** start Supplied information **

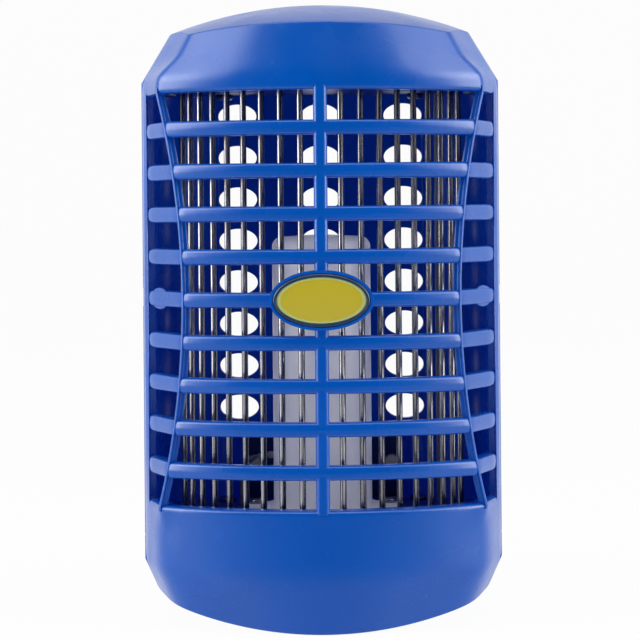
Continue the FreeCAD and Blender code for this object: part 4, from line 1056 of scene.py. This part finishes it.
def soft_box(scene, name, place, size, power, mirrored_only):
    """Square area light at a place, turned to the object. One that is mirrored only adds a sheen
    and no light of its own."""
    light = bpy.data.lights.new(name, "AREA")
    light.size = size
    light.energy = power
    made = bpy.data.objects.new(name, light)
    made.visible_diffuse = not mirrored_only
    scene.collection.objects.link(made)
    made.location = place
    away = Vector(place) - Vector(LAMP_TARGET)
    made.rotation_euler = away.to_track_quat("Z", "Y").to_euler()


def camera(scene, studio):
    """Camera before the front face, at the photograph's height and roll, looking level."""
    data = bpy.data.cameras.new("camera")
    data.lens = studio.lens
    data.shift_y = -studio.shift
    data.clip_start = 0.01
    made = bpy.data.objects.new("camera", data)
    made.location = CAMERA_PLACE
    made.rotation_euler = (math.pi / 2, studio.roll, 0.0)
    scene.collection.objects.link(made)
    scene.camera = made


class ZAPPER_PT_panel(Panel):
    """Buttons and settings of the zapper's pieces"""

    bl_label = "Insect zapper"
    bl_space_type = "VIEW_3D"
    bl_region_type = "UI"
    bl_category = "Zapper"

    def draw(self, context):
        column = self.layout.column()
        for operator in OPERATORS:
            column.operator(operator.bl_idname)
        for settings in SETTINGS:
            group = getattr(context.scene, settings)
            for name in SETTINGS[settings].__annotations__:
                column.prop(group, name)


SETTINGS = {
    "zapper_sizes": ZapperSizes,
    "zapper_colours": ZapperColours,
    "zapper_studio": StudioSettings,
}
OPERATORS = (
    ZAPPER_OT_cover,
    ZAPPER_OT_grille,
    ZAPPER_OT_badge,
    ZAPPER_OT_back,
    ZAPPER_OT_grid,
    ZAPPER_OT_light,
    ZAPPER_OT_electronics,
    ZAPPER_OT_plug,
    ZAPPER_OT_stage,
)
CLASSES = (*SETTINGS.values(), *OPERATORS, ZAPPER_PT_panel)


def register():
    for one in CLASSES:
        bpy.utils.register_class(one)
    for name, settings in SETTINGS.items():
        setattr(bpy.types.Scene, name, PointerProperty(type=settings))


def unregister():
    for name in SETTINGS:
        delattr(bpy.types.Scene, name)
    for one in reversed(CLASSES):
        bpy.utils.unregister_class(one)


def main():
    """Makes every piece in order."""
    register()
    for operator in OPERATORS:
        area, action = operator.bl_idname.split(".")
        getattr(getattr(bpy.ops, area), action)()


if __name__ == "__main__":
    main()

** end Supplied information **

**Exercise details**
Extract the complete listing verbatim.

**Answer to this task**
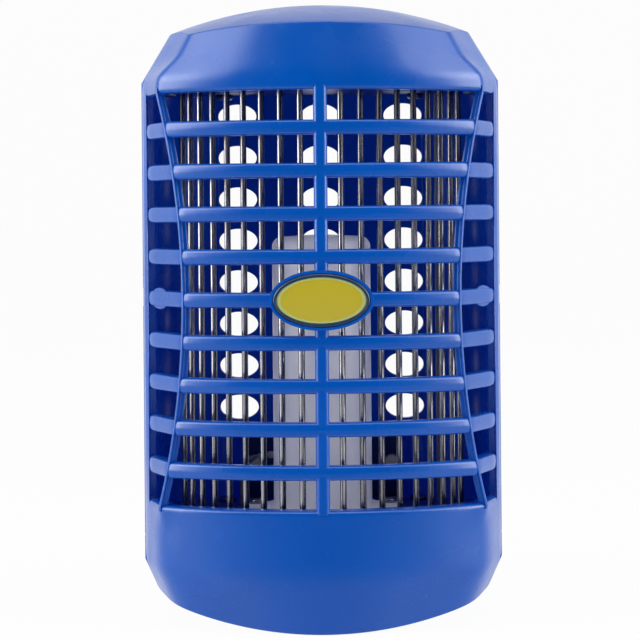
Continue the FreeCAD and Blender code for this object: part 4, from line 1056 of scene.py. This part finishes it.
def soft_box(scene, name, place, size, power, mirrored_only):
    """Square area light at a place, turned to the object. One that is mirrored only adds a sheen
    and no light of its own."""
    light = bpy.data.lights.new(name, "AREA")
    light.size = size
    light.energy = power
    made = bpy.data.objects.new(name, light)
    made.visible_diffuse = not mirrored_only
    scene.collection.objects.link(made)
    made.location = place
    away = Vector(place) - Vector(LAMP_TARGET)
    made.rotation_euler = away.to_track_quat("Z", "Y").to_euler()


def camera(scene, studio):
    """Camera before the front face, at the photograph's height and roll, looking level."""
    data = bpy.data.cameras.new("camera")
    data.lens = studio.lens
    data.shift_y = -studio.shift
    data.clip_start = 0.01
    made = bpy.data.objects.new("camera", data)
    made.location = CAMERA_PLACE
    made.rotation_euler = (math.pi / 2, studio.roll, 0.0)
    scene.collection.objects.link(made)
    scene.camera = made


class ZAPPER_PT_panel(Panel):
    """Buttons and settings of the zapper's pieces"""

    bl_label = "Insect zapper"
    bl_space_type = "VIEW_3D"
    bl_region_type = "UI"
    bl_category = "Zapper"

    def draw(self, context):
        column = self.layout.column()
        for operator in OPERATORS:
            column.operator(operator.bl_idname)
        for settings in SETTINGS:
            group = getattr(context.scene, settings)
            for name in SETTINGS[settings].__annotations__:
                column.prop(group, name)


SETTINGS = {
    "zapper_sizes": ZapperSizes,
    "zapper_colours": ZapperColours,
    "zapper_studio": StudioSettings,
}
OPERATORS = (
    ZAPPER_OT_cover,
    ZAPPER_OT_grille,
    ZAPPER_OT_badge,
    ZAPPER_OT_back,
    ZAPPER_OT_grid,
    ZAPPER_OT_light,
    ZAPPER_OT_electronics,
    ZAPPER_OT_plug,
    ZAPPER_OT_stage,
)
CLASSES = (*SETTINGS.values(), *OPERATORS, ZAPPER_PT_panel)


def register():
    for one in CLASSES:
        bpy.utils.register_class(one)
    for name, settings in SETTINGS.items():
        setattr(bpy.types.Scene, name, PointerProperty(type=settings))


def unregister():
    for name in SETTINGS:
        delattr(bpy.types.Scene, name)
    for one in reversed(CLASSES):
        bpy.utils.unregister_class(one)


def main():
    """Makes every piece in order."""
    register()
    for operator in OPERATORS:
        area, action = operator.bl_idname.split(".")
        getattr(getattr(bpy.ops, area), action)()


if __name__ == "__main__":
    main()